# AIM
Write the material out again in full, exactly.

START RECORDED DATA

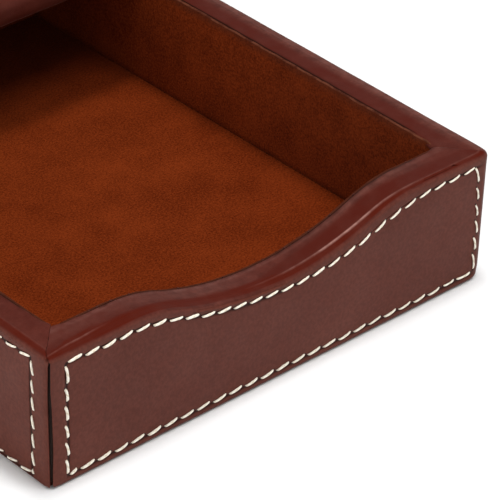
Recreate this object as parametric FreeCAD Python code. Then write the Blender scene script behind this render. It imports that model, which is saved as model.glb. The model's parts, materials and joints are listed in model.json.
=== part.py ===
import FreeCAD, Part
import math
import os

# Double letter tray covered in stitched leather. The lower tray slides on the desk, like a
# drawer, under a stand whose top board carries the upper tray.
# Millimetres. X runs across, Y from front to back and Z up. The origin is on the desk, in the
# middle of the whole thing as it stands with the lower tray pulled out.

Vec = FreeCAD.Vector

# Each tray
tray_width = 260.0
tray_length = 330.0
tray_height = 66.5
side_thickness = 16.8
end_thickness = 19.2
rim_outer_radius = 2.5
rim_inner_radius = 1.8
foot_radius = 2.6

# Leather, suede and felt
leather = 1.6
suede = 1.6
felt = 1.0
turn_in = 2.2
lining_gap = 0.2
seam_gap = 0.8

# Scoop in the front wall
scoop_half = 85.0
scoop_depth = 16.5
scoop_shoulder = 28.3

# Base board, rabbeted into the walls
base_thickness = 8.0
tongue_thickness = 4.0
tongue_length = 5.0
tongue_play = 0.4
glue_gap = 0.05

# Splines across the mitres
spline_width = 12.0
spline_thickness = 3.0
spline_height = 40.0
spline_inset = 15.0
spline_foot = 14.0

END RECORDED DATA

# OUTPUT
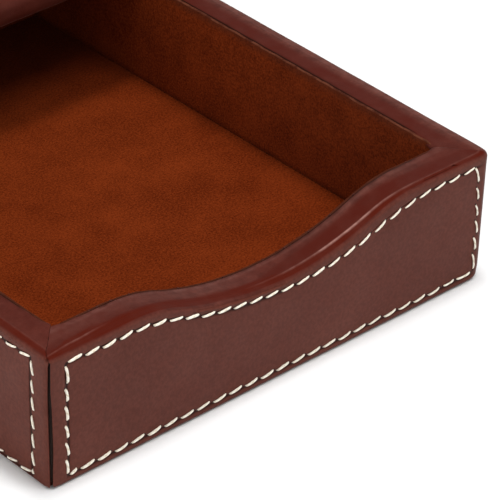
Recreate this object as parametric FreeCAD Python code. Then write the Blender scene script behind this render. It imports that model, which is saved as model.glb. The model's parts, materials and joints are listed in model.json.
=== part.py ===
import FreeCAD, Part
import math
import os

# Double letter tray covered in stitched leather. The lower tray slides on the desk, like a
# drawer, under a stand whose top board carries the upper tray.
# Millimetres. X runs across, Y from front to back and Z up. The origin is on the desk, in the
# middle of the whole thing as it stands with the lower tray pulled out.

Vec = FreeCAD.Vector

# Each tray
tray_width = 260.0
tray_length = 330.0
tray_height = 66.5
side_thickness = 16.8
end_thickness = 19.2
rim_outer_radius = 2.5
rim_inner_radius = 1.8
foot_radius = 2.6

# Leather, suede and felt
leather = 1.6
suede = 1.6
felt = 1.0
turn_in = 2.2
lining_gap = 0.2
seam_gap = 0.8

# Scoop in the front wall
scoop_half = 85.0
scoop_depth = 16.5
scoop_shoulder = 28.3

# Base board, rabbeted into the walls
base_thickness = 8.0
tongue_thickness = 4.0
tongue_length = 5.0
tongue_play = 0.4
glue_gap = 0.05

# Splines across the mitres
spline_width = 12.0
spline_thickness = 3.0
spline_height = 40.0
spline_inset = 15.0
spline_foot = 14.0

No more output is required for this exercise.